Walk every row on iOS and Android. “The app opened” is not enough — the promised screen must appear.

| State | Expected path | Fallback route | Result |
| --- | --- | --- | --- |
| Installed, signed in | Straight to the status screen | Not needed | Check iOS/Android |
| Installed, signed out | Sign-in → status screen | Preserve the destination | The route ID is not lost |
| App not installed | Store page | The web answer stays available | No error shown |
| Outdated version | A supported screen or an update prompt | Web version | No dead end |
| Screen removed | A current alternative | Help section | A “route not found” event |

The scenario is ready when the tap shows the promised screen in every supported state, and route errors land in the report with the version and platform.

## Deep-link checklist

The link is ready only after the full path is tested — not after one lucky open on the developer's device.

- [ ] There is a specific promised screen and a target action.
- [ ] The original destination survives sign-in and a cold start.
- [ ] There is a fallback for a missing app, an old version, and a removed screen.
- [ ] The link carries no sensitive user data.
- [ ] The tap, screen, errors, and action are joined by the route ID and tested on iOS/Android.

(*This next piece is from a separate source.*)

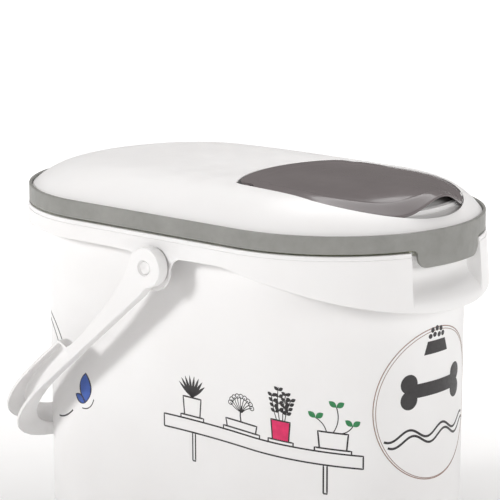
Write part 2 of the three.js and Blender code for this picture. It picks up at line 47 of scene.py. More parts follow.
# ---- dimensions shared with the CAD ----
SPINE = 100.0
RIM_Z = float(PIVOTS["lid_hinge"][2])
GAP = 0.3
BUCKET_R, BUCKET_BASE_R, BUCKET_WALL, FOOT_ROUND = 122.0, 118.5, 2.5, 14.0
WALL_TOP = -8.0
LIP_R, LIP_TOP, LIP_UNDER = 129.5, 6.0, 3.5
RIM_R, RIM_TOP, RIM_WALL = 140.0, 16.8, 2.8
LEDGE_R, LEDGE_LOW, LEDGE_TOP = 129.0, 8.2, 10.4
TAB_HALF, TAB_DROP, TAB_ROUND, TAB_ROOT = 44.0, 17.0, 10.0, 5.0
COLLAR_TOP, COLLAR_R, COLLAR_STEP, COLLAR_WALL = -1.6, 140.4, 0.5, 2.6
BAND_LOW, HOOK_LOW = -5.9, -7.0
SKIRT_SIDE, SKIRT_FRONT, SKIRT_FLARE = -20.0, -58.5, 3.4
SKIRT_DIP_FROM, SKIRT_DIP_POWER, SKIRT_SWELL = 80.0, 1.3, 2.4
NOTCH, NOTCH_DEEP, NOTCH_DEEPER = (-51.0, 46.0), 9.2, 4.3
NOTCH_RUN_OUT, NOTCH_BACK = -51.0, -27.0
PIVOT_X = float(PIVOTS["handle_swing"][0])
PIVOT_Z = float(PIVOTS["handle_swing"][2]) - RIM_Z
LUG_HALF, LUG_Z, LUG_FILLET = 19.5, -34.0, 14.0
LUG_FACE, LUG_INSIDE, LUG_BOSS_R = 144.5, 137.0, 13.0
HANDLE_IN, HANDLE_OUT, HANDLE_TILT = 144.8, 156.8, math.radians(40.1)
HANDLE_LOW, HANDLE_HIGH, ARM_NECK = -16.7, 7.3, -5.7
GRIP_FROM, GRIP_ROUND, GRIP_SKIN = 134.0, 8.0, 3.2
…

## How to know the route works

- **Technical success:** The share of taps that opened the promised screen or a correct fallback without an error.
- **Context preserved:** After sign-in or a fresh install, the user continues the original task instead of landing on the home screen.
- **Useful action:** Users complete the action after the tap, while “route not found” errors and back-navigation decline.

## Key rule

A deep link counts as working only when users reach the promised screen in every supported state — not just in the developer's test.